_GIVEN TASK_
Every line holding the string "that" should be gathered.

--- DATA PROVIDED ---

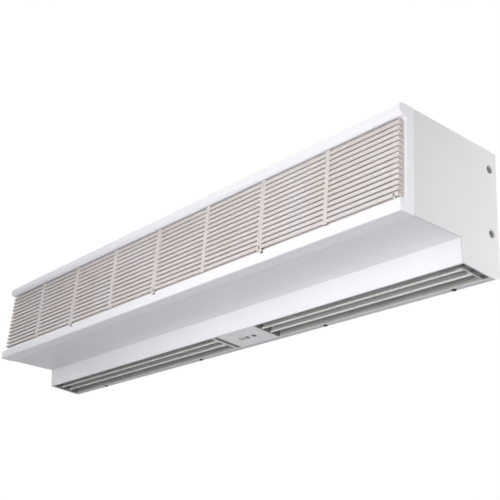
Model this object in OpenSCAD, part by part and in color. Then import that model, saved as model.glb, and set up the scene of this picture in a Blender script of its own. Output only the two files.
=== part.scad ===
// Wall-mounted air curtain: a stepped sheet-steel casing, four tilting intake grilles,
// two cross-flow fans on one motor shaft, and two banks of adjustable outlet louvres.
// Every sub-part is drawn with +X to the right, +Y as depth out from the wall and +Z as
// height above the lowest edge. at_wall() then turns it into the part's own frame, whose
// origin is the centre of the wall plate's rear face, with +Y into the wall and +Z up.

/* [Casing] */
// Overall width across the end covers
unit_w = 1200; // [1100:10:1500]
// Height of the casing above its lowest edge
casing_h = 210; // [206:1:240]
// Depth of the casing from the wall to its front edge
casing_d = 192; // [186:1:230]
// Height of the front part's underside above the lowest edge
step_h = 43; // [38:1:56]
// Depth of the step face at its top
step_d = 90; // [86:1:96]
// How far the step face draws back at its foot
step_draw = 4; // [0:0.5:6]
// Height of the outlet's front lip above the lowest edge
lip_h = 5; // [3:0.5:8]
// Depth of the outlet's rear edge
outlet_d = 22; // [20:0.5:26]
// Thickness of the casing sheets
sheet_t = 1.2; // [0.8:0.1:1.6]
// Height of the turned-up front flanges of the casing sheets
flange_h = 12; // [8:1:16]
// Width of the turned-in edge at the step's foot
lip_w = 3; // [2:0.5:5]
// Thickness of the end covers
cover_t = 2.5; // [2:0.1:4]
// Radius of the end covers' rounded corner at the foot of the back
corner_r = 14; // [10:0.5:16]
// Gap between the end covers' rear edges and the wall
wall_gap = 1; // [0.6:0.1:1.5]
// Height at which the back sheet meets the outlet's rear rim
rim_top = 44; // [38:1:44]

/* [Wall plate] */
// Width of the wall plate
plate_w = 1080; // [1060:10:1080]
// Height of the wall plate
plate_h = 120; // [110:1:126]
// Height of the wall plate's centre above the lowest edge
plate_z = 134; // [130:1:138]
// Thickness of the wall plate
plate_t = 2; // [1.6:0.1:3]
// Distance between the wall screw holes along the width
wall_hole_w = 1000; // [900:10:1030]
// Distance between the wall screw holes along the height
wall_hole_h = 80; // [60:1:90]
// Radius of the wall screw holes
wall_hole_r = 3.5; // [2.5:0.5:5]
// Room that the back sheet leaves round a wall screw's head, beyond the hole
head_room = 5; // [3.5:0.5:6]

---

_SOLUTION TO THE PROBLEM_
Model this object in OpenSCAD, part by part and in color. Then import that model, saved as model.glb, and set up the scene of this picture in a Blender script of its own. Output only the two files.
// Room that the back sheet leaves round a wall screw's head, beyond the hole